--- RECORDS TO USE ---
● ● ● ●
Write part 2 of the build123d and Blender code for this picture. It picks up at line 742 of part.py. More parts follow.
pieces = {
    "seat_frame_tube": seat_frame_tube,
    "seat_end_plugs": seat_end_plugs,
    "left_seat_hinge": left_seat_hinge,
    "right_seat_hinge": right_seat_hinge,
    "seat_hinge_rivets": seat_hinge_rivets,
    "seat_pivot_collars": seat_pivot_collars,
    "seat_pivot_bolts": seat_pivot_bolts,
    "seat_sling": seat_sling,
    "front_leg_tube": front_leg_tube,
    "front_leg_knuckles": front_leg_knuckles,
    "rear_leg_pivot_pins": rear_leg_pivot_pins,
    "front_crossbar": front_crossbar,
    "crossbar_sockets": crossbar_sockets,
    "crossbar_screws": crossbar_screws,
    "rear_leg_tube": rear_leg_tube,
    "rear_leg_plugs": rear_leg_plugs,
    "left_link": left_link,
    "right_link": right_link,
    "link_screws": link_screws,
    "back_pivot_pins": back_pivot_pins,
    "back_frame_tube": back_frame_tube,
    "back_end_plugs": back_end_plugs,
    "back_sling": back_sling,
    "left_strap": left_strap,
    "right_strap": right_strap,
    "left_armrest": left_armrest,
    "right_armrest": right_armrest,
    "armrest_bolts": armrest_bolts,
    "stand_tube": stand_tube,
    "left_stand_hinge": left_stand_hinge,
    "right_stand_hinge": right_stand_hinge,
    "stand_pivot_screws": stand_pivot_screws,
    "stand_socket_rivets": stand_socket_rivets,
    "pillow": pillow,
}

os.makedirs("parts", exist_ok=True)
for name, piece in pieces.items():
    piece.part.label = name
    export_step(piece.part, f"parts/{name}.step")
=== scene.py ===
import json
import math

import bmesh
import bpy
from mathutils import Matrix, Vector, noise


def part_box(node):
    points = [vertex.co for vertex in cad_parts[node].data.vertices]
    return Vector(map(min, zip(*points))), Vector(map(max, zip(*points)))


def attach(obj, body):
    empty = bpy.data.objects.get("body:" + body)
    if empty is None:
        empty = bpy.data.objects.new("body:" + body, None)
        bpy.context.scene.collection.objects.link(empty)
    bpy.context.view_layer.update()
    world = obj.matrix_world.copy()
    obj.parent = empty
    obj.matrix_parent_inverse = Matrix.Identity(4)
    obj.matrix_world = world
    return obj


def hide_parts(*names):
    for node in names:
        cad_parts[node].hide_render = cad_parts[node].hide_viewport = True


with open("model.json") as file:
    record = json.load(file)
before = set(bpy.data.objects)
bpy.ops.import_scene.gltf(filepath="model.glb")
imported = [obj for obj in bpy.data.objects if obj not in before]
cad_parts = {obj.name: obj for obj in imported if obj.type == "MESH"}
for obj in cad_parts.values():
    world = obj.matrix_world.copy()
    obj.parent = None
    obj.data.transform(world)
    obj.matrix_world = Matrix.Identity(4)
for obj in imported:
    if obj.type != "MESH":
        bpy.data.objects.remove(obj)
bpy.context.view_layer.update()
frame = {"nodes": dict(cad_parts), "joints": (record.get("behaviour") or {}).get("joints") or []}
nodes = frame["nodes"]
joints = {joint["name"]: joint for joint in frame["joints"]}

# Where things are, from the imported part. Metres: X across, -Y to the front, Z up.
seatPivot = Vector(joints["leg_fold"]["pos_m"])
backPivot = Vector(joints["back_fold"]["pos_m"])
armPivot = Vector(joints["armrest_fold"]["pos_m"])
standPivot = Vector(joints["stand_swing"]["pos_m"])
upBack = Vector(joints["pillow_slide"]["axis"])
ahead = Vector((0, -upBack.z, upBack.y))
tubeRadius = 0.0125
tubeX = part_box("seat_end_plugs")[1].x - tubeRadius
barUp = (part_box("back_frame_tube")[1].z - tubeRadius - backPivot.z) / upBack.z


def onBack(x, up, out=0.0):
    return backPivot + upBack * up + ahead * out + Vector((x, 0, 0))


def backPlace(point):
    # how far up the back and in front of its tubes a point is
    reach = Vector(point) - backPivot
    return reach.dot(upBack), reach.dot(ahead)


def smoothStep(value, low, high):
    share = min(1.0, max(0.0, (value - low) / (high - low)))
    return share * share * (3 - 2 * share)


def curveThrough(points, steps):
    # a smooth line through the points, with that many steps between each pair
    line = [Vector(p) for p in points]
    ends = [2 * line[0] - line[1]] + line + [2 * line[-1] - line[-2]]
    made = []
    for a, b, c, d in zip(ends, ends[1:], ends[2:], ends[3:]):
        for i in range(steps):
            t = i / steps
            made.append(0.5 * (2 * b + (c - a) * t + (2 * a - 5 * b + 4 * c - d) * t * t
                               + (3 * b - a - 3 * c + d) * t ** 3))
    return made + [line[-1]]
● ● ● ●
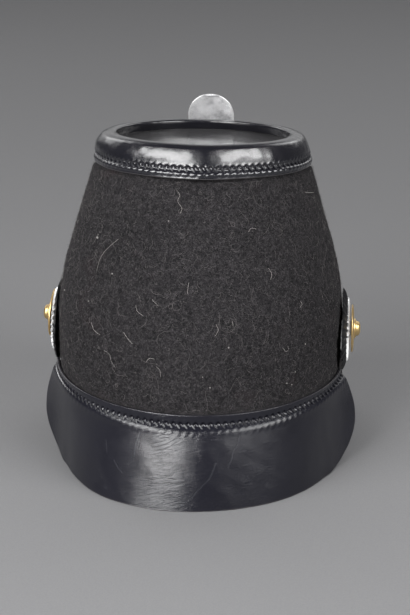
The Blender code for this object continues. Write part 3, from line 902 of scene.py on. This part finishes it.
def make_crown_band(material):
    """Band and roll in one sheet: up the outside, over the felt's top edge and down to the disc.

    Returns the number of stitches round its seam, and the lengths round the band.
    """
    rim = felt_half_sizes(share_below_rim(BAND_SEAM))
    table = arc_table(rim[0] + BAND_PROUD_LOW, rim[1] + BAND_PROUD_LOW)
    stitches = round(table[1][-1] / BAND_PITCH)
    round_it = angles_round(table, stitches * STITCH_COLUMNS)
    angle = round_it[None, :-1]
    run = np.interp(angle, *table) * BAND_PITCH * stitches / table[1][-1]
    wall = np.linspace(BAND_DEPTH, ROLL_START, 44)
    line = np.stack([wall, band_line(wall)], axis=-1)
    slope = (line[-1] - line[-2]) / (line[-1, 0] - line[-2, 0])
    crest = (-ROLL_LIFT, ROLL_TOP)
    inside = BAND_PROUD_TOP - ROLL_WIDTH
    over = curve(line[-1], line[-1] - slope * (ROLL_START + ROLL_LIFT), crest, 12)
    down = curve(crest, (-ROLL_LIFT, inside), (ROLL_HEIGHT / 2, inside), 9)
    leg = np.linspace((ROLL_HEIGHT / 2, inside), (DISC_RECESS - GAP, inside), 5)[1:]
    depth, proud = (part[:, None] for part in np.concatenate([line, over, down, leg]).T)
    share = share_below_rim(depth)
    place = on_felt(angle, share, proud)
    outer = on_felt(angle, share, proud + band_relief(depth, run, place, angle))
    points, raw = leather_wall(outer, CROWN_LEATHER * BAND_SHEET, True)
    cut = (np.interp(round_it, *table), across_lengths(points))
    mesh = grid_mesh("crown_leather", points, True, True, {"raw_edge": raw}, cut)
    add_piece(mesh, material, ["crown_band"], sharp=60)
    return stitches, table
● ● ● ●
--- STATED EXERCISE ---
Give again, word for word, every line of the listing above from the one with "for name, piece" to the one with "bpy.data.objects.remove(obj)", both inclusive, and nothing beyond them.

--- EXERCISE RESULT ---
for name, piece in pieces.items():
    piece.part.label = name
    export_step(piece.part, f"parts/{name}.step")
=== scene.py ===
import json
import math

import bmesh
import bpy
from mathutils import Matrix, Vector, noise


def part_box(node):
    points = [vertex.co for vertex in cad_parts[node].data.vertices]
    return Vector(map(min, zip(*points))), Vector(map(max, zip(*points)))


def attach(obj, body):
    empty = bpy.data.objects.get("body:" + body)
    if empty is None:
        empty = bpy.data.objects.new("body:" + body, None)
        bpy.context.scene.collection.objects.link(empty)
    bpy.context.view_layer.update()
    world = obj.matrix_world.copy()
    obj.parent = empty
    obj.matrix_parent_inverse = Matrix.Identity(4)
    obj.matrix_world = world
    return obj


def hide_parts(*names):
    for node in names:
        cad_parts[node].hide_render = cad_parts[node].hide_viewport = True


with open("model.json") as file:
    record = json.load(file)
before = set(bpy.data.objects)
bpy.ops.import_scene.gltf(filepath="model.glb")
imported = [obj for obj in bpy.data.objects if obj not in before]
cad_parts = {obj.name: obj for obj in imported if obj.type == "MESH"}
for obj in cad_parts.values():
    world = obj.matrix_world.copy()
    obj.parent = None
    obj.data.transform(world)
    obj.matrix_world = Matrix.Identity(4)
for obj in imported:
    if obj.type != "MESH":
        bpy.data.objects.remove(obj)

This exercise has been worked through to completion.